The Mortgage Rate Stress Test for High Loan-to-Value Mortgages Will Penalize Many First-Time Buyers
Since October 17, 2016, all high loan-to-value mortgages (i.e. when the homebuyer makes a down payment of less than 20 per cent of the purchase price) must pass a "mortgage rate stress test". For borrowers to qualify, this test requires that the gross debt service ratio (GDS) be calculated using the five-year benchmark rate which is about two percentage points higher than the contractual rate.
This measure strongly penalizes first-time buyers. It will have the effect of significantly reducing the number of households that can qualify for an insured mortgage as well as the amount that can be borrowed.
New Loan Insurance Restrictions for Low Loan-to-Value Ratio Mortgages Will Reduce Mortgage Market Competitiveness
Other measures, which come into force on November 30, concern low loan-to-value ratio mortgages (i.e. when the homebuyer makes a 20 per cent or more down payment of the purchase price). Insurance in the form of portfolio insurance (i.e. mortgages are grouped or pooled together and then securitized1) is often used by insurers for such loans.
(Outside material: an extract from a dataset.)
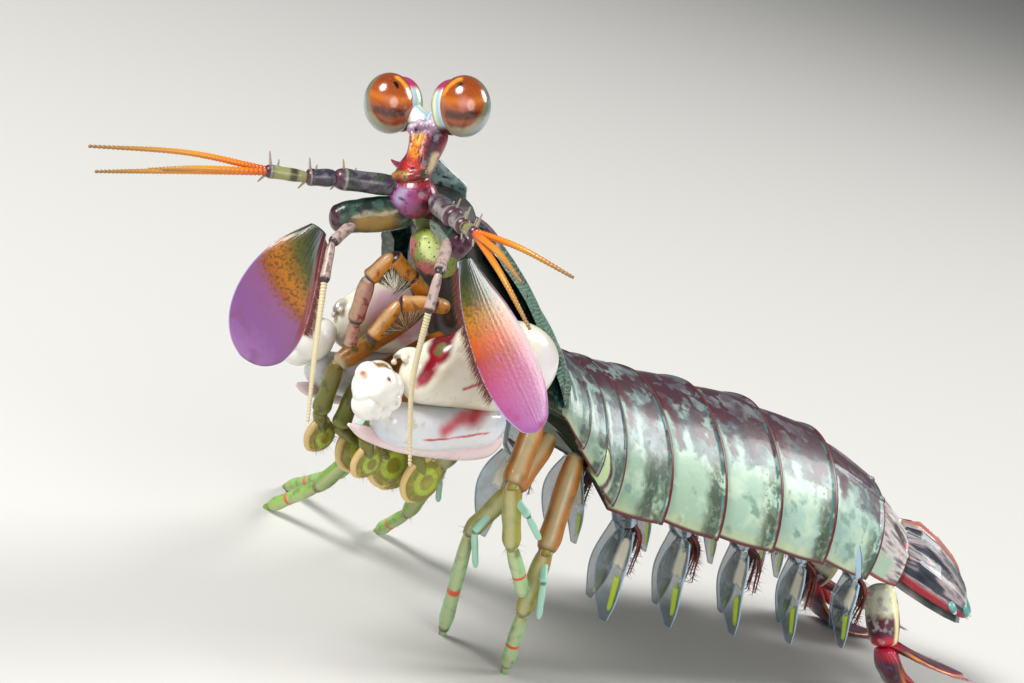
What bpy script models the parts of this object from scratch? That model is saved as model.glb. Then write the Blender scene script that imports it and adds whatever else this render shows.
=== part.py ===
"""A mantis shrimp in life size, standing on its legs with the front of the body raised.

Lengths are in millimetres until a mesh is made. The head points to -Y, the tail to +Y and the
animal's left side to +X. The floor is at z = 0, and the last step centres the animal over the origin.
"""

import math

import bmesh
import bpy
import numpy as np
from mathutils import Matrix, Vector
from mathutils.bvhtree import BVHTree

# Driving dimensions
MM = 0.001
GAP = 0.3
FLOOR = 0.0
FOOT_FLAT = 0.35

# The rear edge of the first abdominal somite, at the chord between its lower corners
BODY_START = Vector((0.55, 12.2, 15.1))
SHELL = 0.9

# Each step along the body: length, pitch down to the rear, yaw of the rear to the left, roll
REAR_STEPS = [
    (7.3, 7.8, 4.4, 0.0),
    (7.3, 5.5, 8.7, 0.0),
    (7.3, 7.0, 12.7, 0.0),
    (7.2, 14.4, 17.4, 0.0),
    (5.0, 26.0, 20.9, 0.0),
]
FRONT_STEPS = [
    (6.4, 16.0, -2.0, 0.0),
    (3.0, 20.0, -3.0, 0.0),
    (3.0, 24.0, -5.0, 1.0),
    (3.0, 28.0, -7.0, 3.0),
    (4.5, 34.0, -9.0, 6.0),
    (4.5, 40.0, -11.0, 9.0),
    (4.5, 44.0, -13.0, 12.0),
    (4.5, 46.0, -15.0, 15.0),
]

SOLVER = "MANIFOLD"
# Edges that turn more than this many degrees stay sharp
SHARP_ANGLE = 40
placed = []


# Scene helpers

def clear_scene():
    for obj in list(bpy.data.objects):
        bpy.data.objects.remove(obj, do_unlink=True)


def linear(hex_colour):
    channels = [int(hex_colour[i:i + 2], 16) / 255 for i in (1, 3, 5)]
    return [c / 12.92 if c <= 0.04045 else ((c + 0.055) / 1.055) ** 2.4 for c in channels] + [1.0]


def finish_material(name, hex_colour, roughness):
    material = bpy.data.materials.new(name)
    material.use_nodes = True
    shader = material.node_tree.nodes["Principled BSDF"]
    shader.inputs["Base Color"].default_value = linear(hex_colour)
    shader.inputs["Roughness"].default_value = roughness
    shader.inputs["Metallic"].default_value = 0.0
    return material


def new_object(name, bm):
    bmesh.ops.recalc_face_normals(bm, faces=bm.faces)
    bmesh.ops.triangulate(bm, faces=bm.faces)
    mesh = bpy.data.meshes.new(name)
    bm.to_mesh(mesh)
    bm.free()
    obj = bpy.data.objects.new(name, mesh)
    bpy.context.scene.collection.objects.link(obj)
    return obj


def loft(rings, name="piece"):
    """A closed solid through rings of equal point count, with a flat cap on each end."""
    bm = bmesh.new()
    loops = [[bm.verts.new(Vector(point) * MM) for point in ring] for ring in rings]
    for near, far in zip(loops, loops[1:]):
        for i in range(len(near)):
            j = (i + 1) % len(near)
            bm.faces.new((near[i], near[j], far[j], far[i]))
    bm.faces.new(loops[0])
    bm.faces.new(loops[-1])
    return new_object(name, bm)


def applied(obj):
    """Puts the evaluated shape into the object's own mesh and drops its modifiers."""
    graph = bpy.context.evaluated_depsgraph_get()
    mesh = bpy.data.meshes.new_from_object(obj.evaluated_get(graph))
    obj.modifiers.clear()
    old = obj.data
    obj.data = mesh
    bpy.data.meshes.remove(old)
    return obj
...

However, the new rules will be tougher with respect to eligible loans and will significantly restrict the use of securitization by non-bank lenders, depriving them of vital source of funding that enables them to compete with large banks. These changes will consequently reduce the availability of funding and competitiveness in the mortgage market, and likely result in higher mortgage rates.
Risk Sharing Between Lenders and Mortgage Insurers: Increased Mortgage Rates
On October 21, the federal government also launched a consultation process on risk sharing between lenders and insurers for government-backed insured mortgages. The proposed measure would require mortgage lenders to bear a portion of the losses on insured mortgages that default, whereas currently, the risk is assumed by insurers who are directly responsible for 100 per cent of losses and indirectly by taxpayers through the guarantee provided by the Government of Canada. The goal is to reduce the exposure of Canadian taxpayers to the inherent risks of the mortgage market.
"While we believe that this is an excellent initiative, it must be understood that no matter the form that this risk sharing will take, it will necessarily increase mortgage rates since lenders will be required to actively manage the loss risk. A preliminary analysis conducted by the federal government suggests that the average increase in lender costs could be between 20 and 30 basis points," added Mr. Cardinal.
Overall Impact: Significant Slowdown of the Québec Real Estate Market
In summary, the main projected impacts of this rainstorm of new measures from Ottawa are: the disqualification of many potential first-time buyers, reduction in permissible loan amounts, cutback of available funds in the mortgage market, and an increase in mortgage rates2.
The impact of these changes will be major which is why the QFREB has significantly revised downward its 2017 forecasts.
About the Québec Federation of Real Estate Boards
The Québec Federation of Real Estate Boards (QFREB) is a non-profit organization representing the province's 12 real estate boards and their nearly 13,000 member real estate brokers. Its mission is to support Québec's real estate boards in order to defend, protect and promote the interests of real estate brokers through the provision of services in the areas of professional practices, public affairs and market analysis. The QFREB is guided by an approach that is centred on collaboration and resource sharing.
For more information, please consult the latest edition of the newsletter, Window on the Market.
1 Securitization is the process of transforming blocks of eligible mortgages into mortgage-backed securities.
2 Rates available to borrowers and not posted rates.